- Theatrical release poster
- Directed by: Paulraj
- Written by: Paulraj
- Produced by: Paulraj
- Starring: Paulraj; Gayatri Rema; Swetha Sree; Ravi Mariya; Pasanga Sivakumar; Ambani Shankar;
- Cinematography: Udayan
- Edited by: K. Shankar
- Music by: Vijay Prabhu
- Production company: P. R. Productions
- Release date: 6 March 2026;
- Country: India
- Language: Tamil

= Yaarra Andha Paiyan Naan Dhan Andha Paiyan =

Yaarra Andha Paiyan Naan Dhan Andha Paiyan is a 2026 Indian Tamil-language crime comedy film written, directed, and produced by Paulraj.
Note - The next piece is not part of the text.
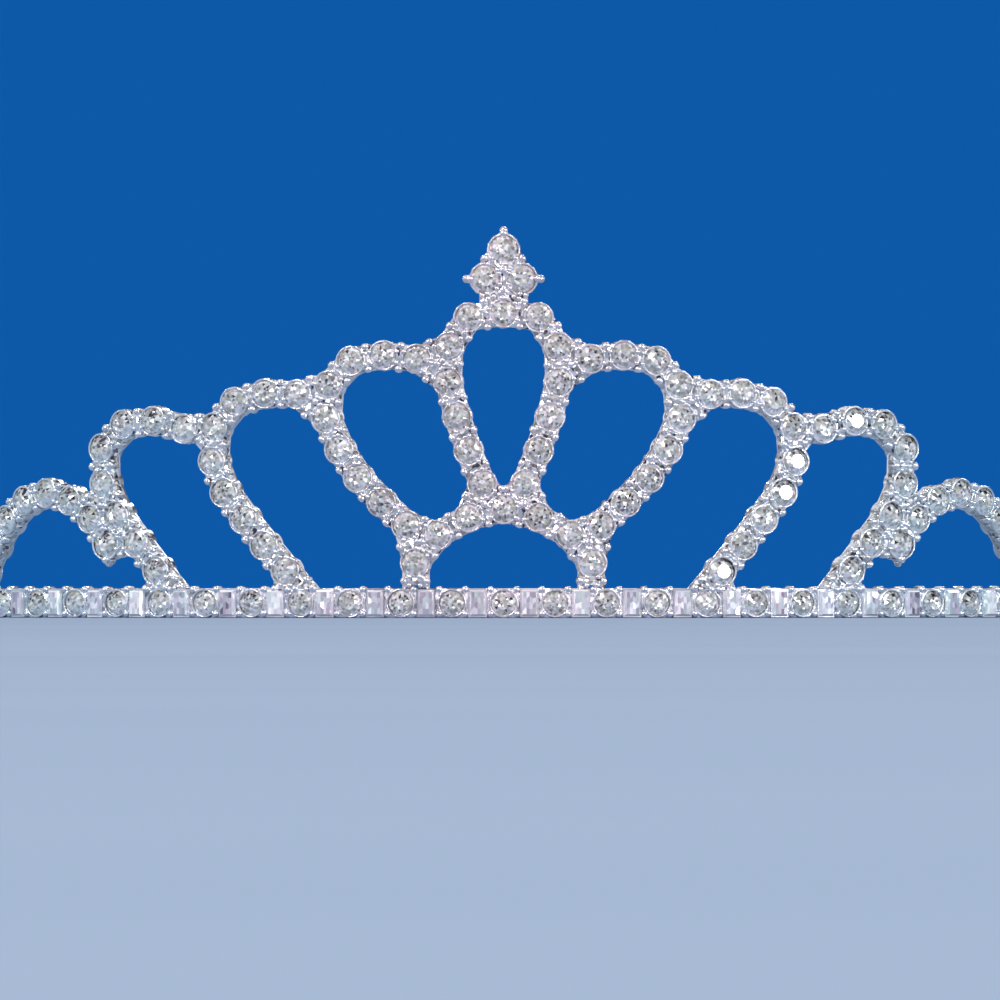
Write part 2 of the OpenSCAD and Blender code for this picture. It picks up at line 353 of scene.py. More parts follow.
def seats(node_name):
    """The middle of each loose stone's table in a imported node."""
    mesh = frame["nodes"][node_name].data
    corners = [tuple(round(c, CORNER_DIGITS) for c in v.co) for v in mesh.vertices]
    group = {corner: corner for corner in corners}

    def head(corner):
        while group[corner] != corner:
            corner = group[corner]
        return corner

    for face in mesh.polygons:
        first = head(corners[face.vertices[0]])
        for index in face.vertices[1:]:
            group[head(corners[index])] = first
    stones = {}
    for corner in group:
        stones.setdefault(head(corner), []).append(Vector(corner))
    found = []
    for stone in stones.values():
        middle = sum(stone, Vector()) / len(stone)
        out = wall_axes(middle).col[2]
        reach = max(corner.dot(out) for corner in stone)
        found.append(middle + out * (reach - middle.dot(out)))
    return sorted(found, key=lambda place: (round(place.x, SEAT_DIGITS), round(place.z, SEAT_DIGITS)))


LOOP_NODES = [
    "centre_loop_stones",
    "low_arch_stones",
    "inner_loop_stones_left",
    "inner_loop_stones_right",
    "middle_loop_stones_left",
    "middle_loop_stones_right",
    "outer_loop_stones_left",
    "outer_loop_stones_right",
    "end_arch_stones_left",
    "end_arch_stones_right",
]
MAIN_NODES = ["peak_stone_top", "peak_stone_left", "peak_stone_right", "end_stone_left", "end_stone_right"]
loop_seats = {name: seats(name) for name in LOOP_NODES}
main_seats = {name: seats(name) for name in MAIN_NODES}
band_seats = seats("band_round_stones")
baguette_seats = seats("band_baguettes")
all_loop_seats = [place for places in loop_seats.values() for place in places]
all_main_seats = [place for places in main_seats.values() for place in places]
wall_seats = all_loop_seats + all_main_seats


def stored(geometry, name, value, domain="FACE", kind="FLOAT"):
    """A geometry that also carries this value, on its points or its faces, for a material."""
    return node(
        geometry.tree,
        "GeometryNodeStoreNamedAttribute",
        {"data_type": kind, "domain": domain},
        {"Geometry": geometry, "Name": name, "Value": value},
    )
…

The film is produced under the banner P. R. Productions and also distributed by the same company. It stars Paulraj, Gayatri Rema, Swetha Sree, Ravi Mariya, Pasanga Sivakumar, and Ambani Shankar in prominent roles. The film was theatrically released on 6 March 2026, and was not a box office success. Its title is based on a lyric from Asal Kolaar's song "Paiya Dei".

== Cast ==
- Paulraj
- Gayatri Rema
- Swetha Sree
- Ravi Mariya
- Pasanga Sivakumar
- Ambani Shankar
- Aadukalam Naren

== Reception ==
Virakesari wrote that Udhayan's cinematography and Vijay Prabhu's background score clearly reflect that this film was made on a low budget. The reviewer concluded that Yaarra Andha Paiyan Naan Dhaan Andha Paiyan is an audacious effort by newcomers. Maalai Malar wrote that director Balraj has directed the film focusing on family relationships, love and human emotions. The reviewer added that in this story that revolves around love triangles, the film would have been more interesting if there had been more strong moments in the screenplay. Kalki Online gave the film a 2.5/5 rating.